**** Information supplied
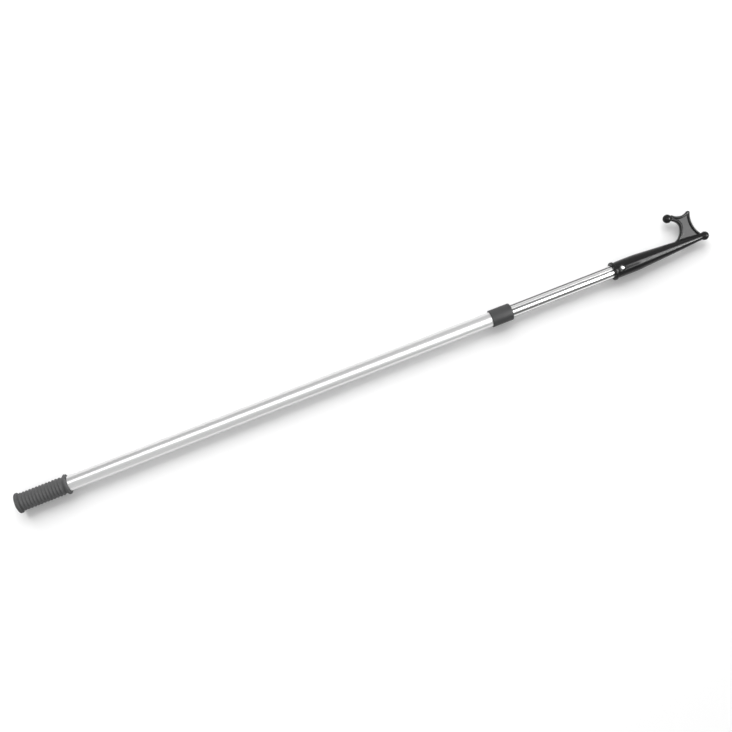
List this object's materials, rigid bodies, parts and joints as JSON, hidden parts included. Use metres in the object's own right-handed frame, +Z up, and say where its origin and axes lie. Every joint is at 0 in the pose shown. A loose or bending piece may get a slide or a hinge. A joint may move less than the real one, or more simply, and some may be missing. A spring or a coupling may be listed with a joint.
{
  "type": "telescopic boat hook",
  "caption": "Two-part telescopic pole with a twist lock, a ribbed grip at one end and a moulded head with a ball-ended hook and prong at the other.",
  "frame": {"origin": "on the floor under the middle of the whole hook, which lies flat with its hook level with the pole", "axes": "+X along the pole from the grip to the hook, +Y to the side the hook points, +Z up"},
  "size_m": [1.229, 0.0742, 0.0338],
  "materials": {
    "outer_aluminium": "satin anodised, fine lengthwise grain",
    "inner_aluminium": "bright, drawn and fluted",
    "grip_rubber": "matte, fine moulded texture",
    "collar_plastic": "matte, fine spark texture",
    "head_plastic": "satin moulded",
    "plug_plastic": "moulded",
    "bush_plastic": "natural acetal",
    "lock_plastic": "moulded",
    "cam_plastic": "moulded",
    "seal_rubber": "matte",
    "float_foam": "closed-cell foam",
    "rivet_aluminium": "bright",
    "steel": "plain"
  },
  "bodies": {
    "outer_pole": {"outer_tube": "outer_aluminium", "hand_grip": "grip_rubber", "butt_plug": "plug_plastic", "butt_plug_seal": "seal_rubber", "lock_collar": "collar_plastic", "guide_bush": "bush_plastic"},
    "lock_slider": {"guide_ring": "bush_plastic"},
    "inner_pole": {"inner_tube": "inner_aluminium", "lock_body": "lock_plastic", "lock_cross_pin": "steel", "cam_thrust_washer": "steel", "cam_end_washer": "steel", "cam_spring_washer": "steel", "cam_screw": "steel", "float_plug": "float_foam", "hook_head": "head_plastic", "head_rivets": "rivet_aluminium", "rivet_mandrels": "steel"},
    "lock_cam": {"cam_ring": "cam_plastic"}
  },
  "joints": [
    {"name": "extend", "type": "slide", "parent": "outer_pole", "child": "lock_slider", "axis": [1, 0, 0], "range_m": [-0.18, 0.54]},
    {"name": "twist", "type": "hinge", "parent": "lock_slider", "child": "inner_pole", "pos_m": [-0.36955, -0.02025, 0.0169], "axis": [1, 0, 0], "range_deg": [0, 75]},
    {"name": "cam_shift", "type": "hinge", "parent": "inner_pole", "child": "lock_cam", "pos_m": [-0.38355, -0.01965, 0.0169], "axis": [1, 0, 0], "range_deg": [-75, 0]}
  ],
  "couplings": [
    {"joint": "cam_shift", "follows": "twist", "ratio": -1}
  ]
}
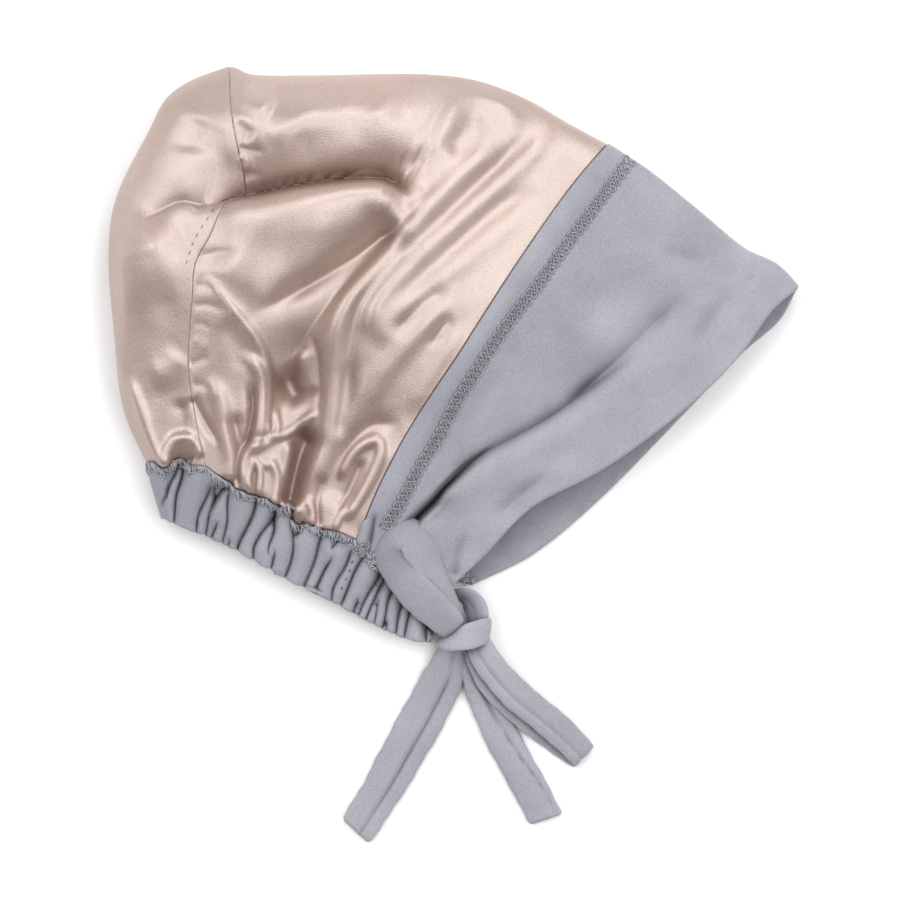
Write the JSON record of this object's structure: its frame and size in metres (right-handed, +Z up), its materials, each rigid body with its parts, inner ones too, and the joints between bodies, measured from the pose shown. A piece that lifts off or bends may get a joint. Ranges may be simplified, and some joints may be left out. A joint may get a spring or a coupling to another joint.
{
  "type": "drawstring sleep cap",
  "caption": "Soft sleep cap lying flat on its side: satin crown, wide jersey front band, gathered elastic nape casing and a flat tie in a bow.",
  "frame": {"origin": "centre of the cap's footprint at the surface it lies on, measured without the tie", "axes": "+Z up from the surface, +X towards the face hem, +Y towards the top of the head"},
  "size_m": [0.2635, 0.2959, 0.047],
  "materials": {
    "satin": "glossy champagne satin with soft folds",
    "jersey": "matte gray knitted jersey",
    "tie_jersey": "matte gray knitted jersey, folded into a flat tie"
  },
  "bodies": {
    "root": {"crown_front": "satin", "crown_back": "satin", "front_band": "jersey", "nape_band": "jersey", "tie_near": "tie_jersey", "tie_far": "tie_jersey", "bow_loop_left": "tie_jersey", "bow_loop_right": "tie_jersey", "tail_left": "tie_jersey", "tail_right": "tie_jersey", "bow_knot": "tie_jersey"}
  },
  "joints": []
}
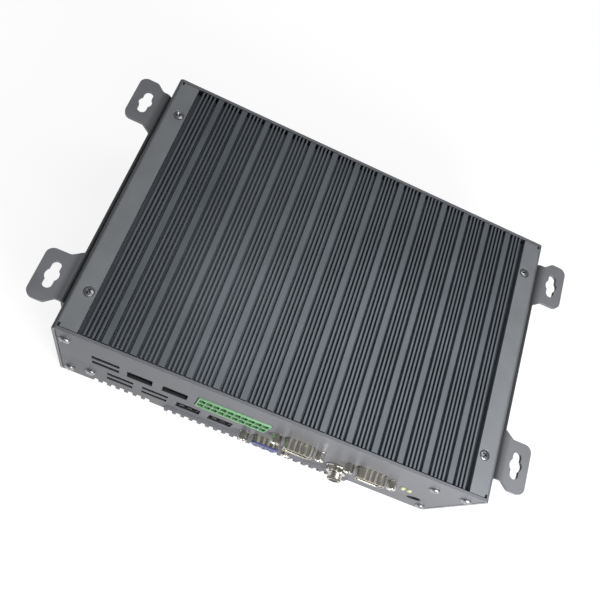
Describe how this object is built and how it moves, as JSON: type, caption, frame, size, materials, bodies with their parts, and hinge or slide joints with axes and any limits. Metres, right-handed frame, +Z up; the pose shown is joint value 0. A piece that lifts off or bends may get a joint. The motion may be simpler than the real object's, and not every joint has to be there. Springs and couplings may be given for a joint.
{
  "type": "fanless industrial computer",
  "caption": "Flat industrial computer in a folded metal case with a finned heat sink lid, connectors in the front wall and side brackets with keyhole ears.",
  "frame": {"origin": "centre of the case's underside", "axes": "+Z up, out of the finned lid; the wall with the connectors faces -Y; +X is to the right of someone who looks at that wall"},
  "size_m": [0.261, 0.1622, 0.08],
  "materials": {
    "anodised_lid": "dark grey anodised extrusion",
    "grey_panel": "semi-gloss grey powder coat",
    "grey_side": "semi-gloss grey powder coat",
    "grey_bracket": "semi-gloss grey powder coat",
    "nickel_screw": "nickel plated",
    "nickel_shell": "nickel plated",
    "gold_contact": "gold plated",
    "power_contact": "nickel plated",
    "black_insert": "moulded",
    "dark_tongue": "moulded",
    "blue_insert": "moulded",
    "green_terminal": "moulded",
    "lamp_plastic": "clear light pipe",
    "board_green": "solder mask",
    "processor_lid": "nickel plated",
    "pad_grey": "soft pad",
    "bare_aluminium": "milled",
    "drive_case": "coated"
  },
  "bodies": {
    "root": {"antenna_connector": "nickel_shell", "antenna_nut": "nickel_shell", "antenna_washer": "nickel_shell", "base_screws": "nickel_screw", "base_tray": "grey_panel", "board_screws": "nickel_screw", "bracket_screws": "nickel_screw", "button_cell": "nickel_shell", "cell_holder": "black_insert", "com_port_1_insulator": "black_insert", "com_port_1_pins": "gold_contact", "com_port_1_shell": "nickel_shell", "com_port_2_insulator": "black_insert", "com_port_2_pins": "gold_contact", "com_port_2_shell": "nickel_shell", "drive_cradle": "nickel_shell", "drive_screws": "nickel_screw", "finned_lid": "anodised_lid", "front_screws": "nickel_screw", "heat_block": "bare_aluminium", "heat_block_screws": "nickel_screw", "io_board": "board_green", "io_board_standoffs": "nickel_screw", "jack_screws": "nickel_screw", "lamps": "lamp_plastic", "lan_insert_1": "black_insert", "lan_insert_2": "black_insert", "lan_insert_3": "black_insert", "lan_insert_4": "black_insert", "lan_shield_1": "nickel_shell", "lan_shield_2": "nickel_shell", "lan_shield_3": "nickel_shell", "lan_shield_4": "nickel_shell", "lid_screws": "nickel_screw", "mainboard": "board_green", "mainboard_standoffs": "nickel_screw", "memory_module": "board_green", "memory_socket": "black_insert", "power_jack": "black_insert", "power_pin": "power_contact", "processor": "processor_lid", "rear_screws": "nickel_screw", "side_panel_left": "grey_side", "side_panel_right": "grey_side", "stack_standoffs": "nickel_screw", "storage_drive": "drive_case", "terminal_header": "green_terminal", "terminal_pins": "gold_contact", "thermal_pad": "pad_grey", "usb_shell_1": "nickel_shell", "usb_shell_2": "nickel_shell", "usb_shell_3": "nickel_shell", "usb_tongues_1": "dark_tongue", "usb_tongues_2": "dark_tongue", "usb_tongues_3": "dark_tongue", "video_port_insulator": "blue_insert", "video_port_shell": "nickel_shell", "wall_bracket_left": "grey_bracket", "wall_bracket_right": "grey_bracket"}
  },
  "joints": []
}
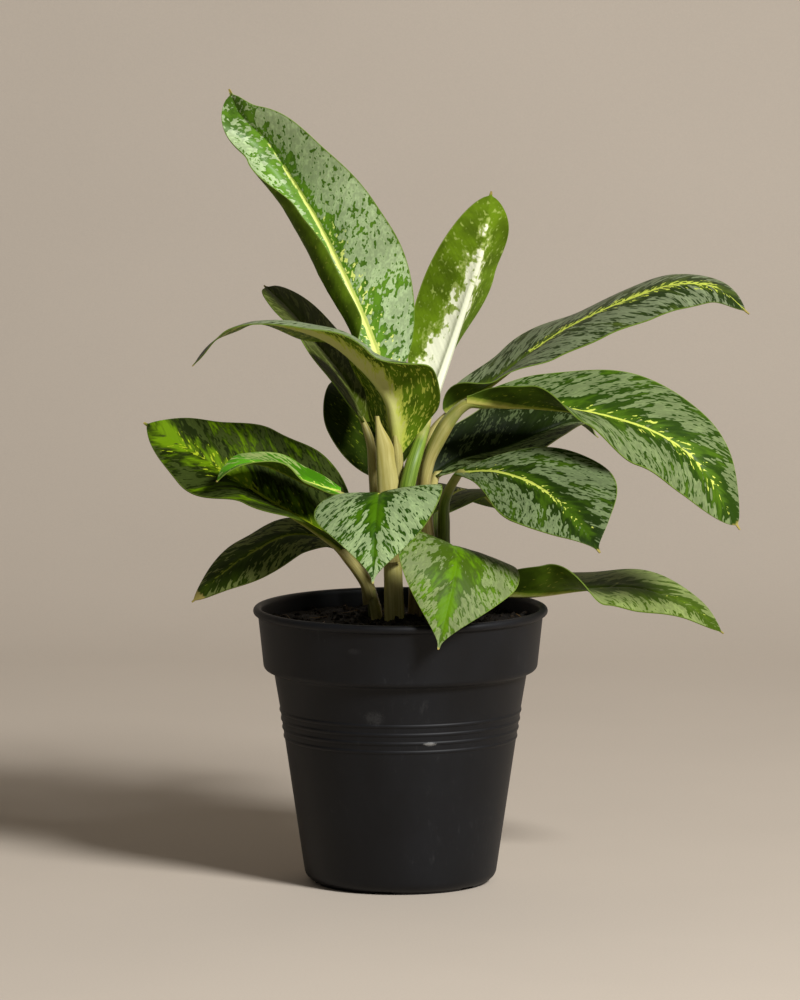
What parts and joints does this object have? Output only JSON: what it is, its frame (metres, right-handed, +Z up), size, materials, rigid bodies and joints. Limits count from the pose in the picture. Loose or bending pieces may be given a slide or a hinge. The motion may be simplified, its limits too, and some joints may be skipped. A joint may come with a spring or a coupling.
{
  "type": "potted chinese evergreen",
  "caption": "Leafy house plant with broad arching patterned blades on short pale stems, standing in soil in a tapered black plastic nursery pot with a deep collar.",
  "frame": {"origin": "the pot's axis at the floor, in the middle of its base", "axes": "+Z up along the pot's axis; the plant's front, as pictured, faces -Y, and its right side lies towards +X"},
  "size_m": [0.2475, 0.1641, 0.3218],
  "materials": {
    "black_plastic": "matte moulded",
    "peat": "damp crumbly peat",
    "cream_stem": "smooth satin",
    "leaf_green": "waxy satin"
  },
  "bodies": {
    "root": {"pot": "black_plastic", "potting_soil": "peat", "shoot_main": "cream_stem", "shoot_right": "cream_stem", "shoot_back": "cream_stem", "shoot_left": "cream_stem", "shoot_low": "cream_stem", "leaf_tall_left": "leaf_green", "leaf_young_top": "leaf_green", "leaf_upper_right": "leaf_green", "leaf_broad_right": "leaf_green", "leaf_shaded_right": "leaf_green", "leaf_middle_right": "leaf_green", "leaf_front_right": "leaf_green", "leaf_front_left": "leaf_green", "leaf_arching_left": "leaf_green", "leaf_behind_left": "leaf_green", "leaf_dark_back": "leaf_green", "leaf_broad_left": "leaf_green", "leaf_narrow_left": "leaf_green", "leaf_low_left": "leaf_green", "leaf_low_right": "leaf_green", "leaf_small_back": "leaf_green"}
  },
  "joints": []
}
********
(Objective)
Copy every line above that holds the word "bending".

(Expected answer)
List this object's materials, rigid bodies, parts and joints as JSON, hidden parts included. Use metres in the object's own right-handed frame, +Z up, and say where its origin and axes lie. Every joint is at 0 in the pose shown. A loose or bending piece may get a slide or a hinge. A joint may move less than the real one, or more simply, and some may be missing. A spring or a coupling may be listed with a joint.
What parts and joints does this object have? Output only JSON: what it is, its frame (metres, right-handed, +Z up), size, materials, rigid bodies and joints. Limits count from the pose in the picture. Loose or bending pieces may be given a slide or a hinge. The motion may be simplified, its limits too, and some joints may be skipped. A joint may come with a spring or a coupling.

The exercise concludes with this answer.